On macOS, for MP4 -> AAC we have bit depth options of 16, 24 and 32. If Windows does not have these options, this suggests that the options are provided by the OS encoder. Therefore, it's possible that the Windows encoder does not have the necessary option, in which case there's nothing BMD can do about that besides using a different encoder.
I did some research which I believe confirms this.
Here's the documentation for the Windows AAC Encoder.
The Microsoft Media Foundation AAC encoder is a Media Foundation Transform that encodes Advanced Audio Coding (AAC) Low Complexity (LC) profile, as defined by ISO/IEC 13818-7 (MPEG-2 Audio Part 7) .
It only supports 16bit PCM as input:
I guess in the Quicktime case a different encoder must be used. That does raise the question of: why are different encoders used, and couldn't the encoder that's used for Quicktime also be used for MP4? Especially as in both cases it's ffmpeg's LibAV that writes the container. Perhaps there's some technical or legal reason for this use of two different encoders, but on the surface it does seem a bit odd.

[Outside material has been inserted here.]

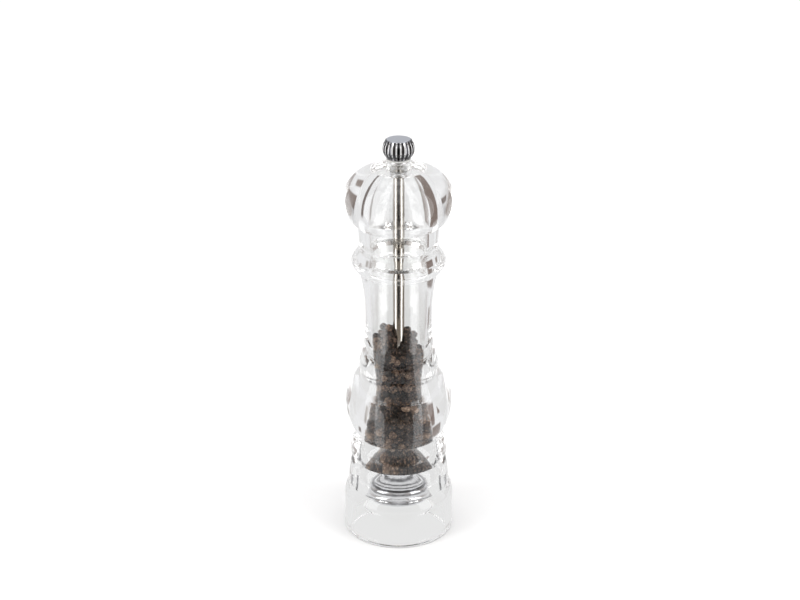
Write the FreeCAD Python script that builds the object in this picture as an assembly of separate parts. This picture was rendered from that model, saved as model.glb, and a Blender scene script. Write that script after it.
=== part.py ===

In general, I was rather confused why Windows was limited to 16bit, and why on macOS you have to choose between 16 vs 24 vs 32. AAC, like MP3, has a variable bit depth that changes from sample to sample. I think it's usually regarded as being 32-bit float?
So logically you would think one should just pass in the source audio - at its native bit depth. With ffmpeg you'd certainly do that, and it would use whatever source audio you had to create the AAC.
But as we see from the Windows AAC docs, it seems these OS encoders require PCM input of a fixed bit depth, so there's an unfortunate but necessary conversion step first. I couldn't quickly find docs for the macOS equivalent
I tested on macOS, doing three test renders where I rendered out a video with WAV dialogue track to MP4 H264 AAC with the AAC export bit depth set to:
- 16-bit
- 24-bit
- 32-bit
My source audio in Resolve for these exports was 24bit PCM.
I then imported these exports into Reaper and inverted the phase of the 24-bit version. I then did two test renders: 16 + 24bit (inverted phase), and 24bit (inverted phase) + 32bit.
The second render was a 100% null; there was no difference between 24bit and 32bit renders.
But the 16bit and 24bit test did show some minor differences between those two outputs.
This implies that choosing 16bit when the source audio is 24 will involve a conversion down to 16bit which can lose data. I assume choosing 24bit when source audio is 32bit would do likewise.
Therefore if in future I use MP4 with AAC I will always be choosing 32bit as the source option. If my audio is lower bit depth (24 or 16), it will make no difference to the output. But it ensures I don't accidentally select 16 when my audio is actually 24, or select 24 if my audio is 32bit.
For Windows users I would recommend always using the Quicktime output, then remuxing to MP4 using ffmpeg or Shutter Encoder.